Wallon relata les événements subis au cours de la nuit. Il trouva un auditoire attentif qui l’écouta avidement, en manque d'émotions fortes. Ils posèrent nombre de questions pour obtenir des détails qui ne le mirent pas du tout à l'aise.

— Vous m'avouerez tout de même ! s'exclama le cuisinier. Nous n'avions entendu jusqu'à présent que quelques bruits étouffés, insista-t-il. Rien de bien méchant, juste assez pour nous faire trembler de la honte de notre peur lorsque nous n'y étions pas habitués. On avait peut-être cru voir des objets se déplacer, au grand maximum. Mais ça ! Et pourquoi aujourd'hui ?
— Allez savoir mon brave ! répondit le vieux Lord. Il y a longtemps que je connaissais la présence d'un vieux fantôme dans la famille, soit disant un ancêtre éloigné péri de mort violente. Selon des dires de bonnes femmes, celui qui construisit ce manoir. Autant vous avouer que ça remonte à loin ! (Le Lord parut songeur un instant avant de continuer.) Ma femme, très superstitieuse en avait fait appel à une voyante pour entrer en communication avec mon parent. Ma femme, qui assistait à la séance de spi... spi.....
— Spiritisme !
— Merci, monsieur Wallon… a parlé avec mon aïeul et soutenait par la suite à qui voulait l'entendre que ce fantôme se comportait en parfait gentleman. La voyante n'a bien évidement pas contredit.
— Et bien, fit en souriant une des servantes, pour mettre un invité et une pièce dans l'état où il les a mis, le temps a dû durcir son caractère.

Pouffant de rire, l'autre la poussa du coude et dit :

— Tais-toi ! Il pourrait t'entendre et se sentir offensé.

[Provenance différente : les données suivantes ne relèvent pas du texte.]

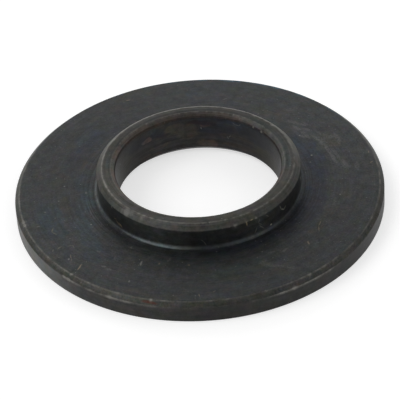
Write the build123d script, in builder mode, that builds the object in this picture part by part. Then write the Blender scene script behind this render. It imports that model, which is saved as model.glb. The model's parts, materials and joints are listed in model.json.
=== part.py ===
from build123d import *
import os

# Thrust washer, turned in one piece: a flat round flange with a raised collar round its bore.
# It lies on its thrust face. The origin is the middle of that face, and +Z is the axis of the
# bore, towards the collar. All sizes are in millimetres.

# Driving dimensions
shaft_diameter = 20.0
running_clearance = 0.1  # on the diameter, between the shaft and the bore
collar_wall = 2.35
collar_height = 3.25  # above the flange
flange_width = 10.1  # from the collar's wall out to the rim
flange_thickness = 2.65

# Edges
mouth_chamfer = 0.5  # at the collar's end of the bore
shoulder_chamfer = 0.8  # at the bore's other end, wide enough to clear a fillet on the shaft
collar_chamfer = 0.7
collar_root_radius = 0.4  # where the collar meets the flange, as a turning insert leaves it
rim_chamfer = 0.5
thrust_edge_break = 0.1  # only the burr is taken off, so the thrust face stays full

# Sizes that follow
bore_radius = (shaft_diameter + running_clearance) / 2
collar_radius = bore_radius + collar_wall
flange_radius = collar_radius + flange_width
overall_height = flange_thickness + collar_height

# Half of the stepped section is revolved about the bore's axis.
with BuildPart() as thrust_washer:
    with BuildSketch(Plane.XZ):
        with BuildLine():
            Polyline(
                (bore_radius, 0),
                (flange_radius, 0),
                (flange_radius, flange_thickness),
                (collar_radius, flange_thickness),
                (collar_radius, overall_height),
                (bore_radius, overall_height),
                close=True,
            )
        make_face()
    revolve(axis=Axis.Z)

    # The six turned corners: two at each of three heights, the smaller one first.
    corners = thrust_washer.edges().filter_by(GeomType.CIRCLE).group_by(Axis.Z)
    bore_foot, thrust_edge = corners[0].sort_by(SortBy.RADIUS)
    collar_root, rim_edge = corners[1].sort_by(SortBy.RADIUS)
    bore_mouth, collar_edge = corners[2].sort_by(SortBy.RADIUS)

    fillet(collar_root, collar_root_radius)
    chamfer(bore_foot, shoulder_chamfer)
    chamfer(bore_mouth, mouth_chamfer)
    chamfer(collar_edge, collar_chamfer)
    chamfer(rim_edge, rim_chamfer)
    chamfer(thrust_edge, thrust_edge_break)

thrust_washer.part.label = "thrust_washer"

os.makedirs("parts", exist_ok=True)
export_step(thrust_washer.part, "parts/thrust_washer.step")
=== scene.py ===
import json
import math

import bpy
import numpy as np
from mathutils import Matrix, Vector


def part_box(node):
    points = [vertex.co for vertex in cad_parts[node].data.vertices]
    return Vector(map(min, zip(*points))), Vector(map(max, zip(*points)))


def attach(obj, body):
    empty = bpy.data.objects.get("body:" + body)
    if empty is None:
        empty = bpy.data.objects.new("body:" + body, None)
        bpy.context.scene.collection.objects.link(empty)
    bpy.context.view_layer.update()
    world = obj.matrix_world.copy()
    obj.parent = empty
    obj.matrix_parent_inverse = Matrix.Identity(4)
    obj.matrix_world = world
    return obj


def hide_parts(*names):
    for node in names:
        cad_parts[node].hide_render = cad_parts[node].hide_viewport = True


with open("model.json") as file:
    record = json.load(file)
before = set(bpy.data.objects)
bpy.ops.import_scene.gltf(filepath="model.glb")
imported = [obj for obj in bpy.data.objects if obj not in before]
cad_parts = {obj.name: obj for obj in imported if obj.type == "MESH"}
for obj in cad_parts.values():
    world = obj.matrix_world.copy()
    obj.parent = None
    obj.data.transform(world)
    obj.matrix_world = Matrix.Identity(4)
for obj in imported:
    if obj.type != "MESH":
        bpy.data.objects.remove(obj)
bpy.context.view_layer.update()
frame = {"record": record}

# A thrust washer of blackened steel, as one turned surface that stands in for the plain solid, and
# a white studio round it.
#
# Sizes and places are in millimetres, angles on the washer in degrees anticlockwise from +X, seen
# from above. MM turns millimetres into metres.
MM = 0.001

# The turned section is read from the frame, apart from the edges that touch no mount.
mounts = {mount["name"]: mount for mount in frame["record"]["mounts"]}


def ends_of(mount):
    """The lower and upper end of a round mount on the bore's axis."""
    middle = mount["pos_m"][2] / MM
    half = mount["dims"]["length_mm"] / 2
    return middle - half, middle + half


_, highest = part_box("thrust_washer")
rim = highest.x / MM
top = highest.z / MM
shoulder = mounts["flange_shoulder"]["pos_m"][2] / MM
bore = mounts["shaft_bore"]["dims"]["r_mm"]
collar = mounts["collar_outside"]["dims"]["r_mm"]
foot_chamfer, mouth_line = ends_of(mounts["shaft_bore"])
root_line, collar_line = ends_of(mounts["collar_outside"])
mouth_chamfer = top - mouth_line
collar_chamfer = top - collar_line
root_radius = root_line - shoulder
rim_chamfer = 0.5
thrust_edge_break = 0.1

# The radius to which use has rounded a corner over
soft_edge = 0.2
worn_edge = 0.14
crisp_edge = 0.05
mouth_edge = 0.5

# The black oxide on each turned face, and in the fillet at the collar's root. Their levels also
# hold painted light and shade: the rim and the bore are darker, the chamfers paler, and the
# fillet paler and bluer as a painted reflection.
OXIDE_AND_PAINTED_LIGHT = {
    "thrust_face": (0.039, 0.040, 0.040),
    "edge_break": (0.034, 0.034, 0.034),
    "rim": (0.030, 0.030, 0.0285),
    "rim_chamfer": (0.049, 0.049, 0.044),
    "flange": (0.0345, 0.0366, 0.0377),
    "root": (0.053, 0.060, 0.062),
    "wall": (0.0475, 0.050, 0.049),
    "collar_chamfer": (0.0555, 0.055, 0.049),
    "land": (0.0448, 0.0437, 0.0389),
    "mouth_chamfer": (0.072, 0.061, 0.0535),
    "mouth": (0.040, 0.032, 0.029),
    "bore": (0.0222, 0.0213, 0.0212),
    "foot_chamfer": (0.034, 0.031, 0.029),
}
OXIDE_METALLIC = 0.75
# The pale of bare steel, used for worn edges and for painted highlights along them
BARE_STEEL_AND_HIGHLIGHT = (0.17, 0.165, 0.150)
RUST = (0.080, 0.030, 0.020)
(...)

Les sourires s'estompèrent pour laisser place à des grimaces apeurées. Toute la maisonnée commença à couler des regards suspicieux vers les fenêtres et l'atmosphère s'électrisa dans le silence. Un matin blafard ne tarda pas à se montrer, Wallon ne s'attarda pas. Il tremblait comme une feuille, hanté par le souvenir de ces doigts bleus et glacials qui avaient cherché à le tuer. Le ciel obstinément bouché suintait d’une pluie douce et pénétrante. Bill ne revit pas le soleil avant Londres et sa conscience ne s’allégea pas de si tôt. Le sommeil perturbé pendant plusieurs semaines, jusqu’à ce qu’il se décide à obtenir l’aide d’un médium et trouver des explications.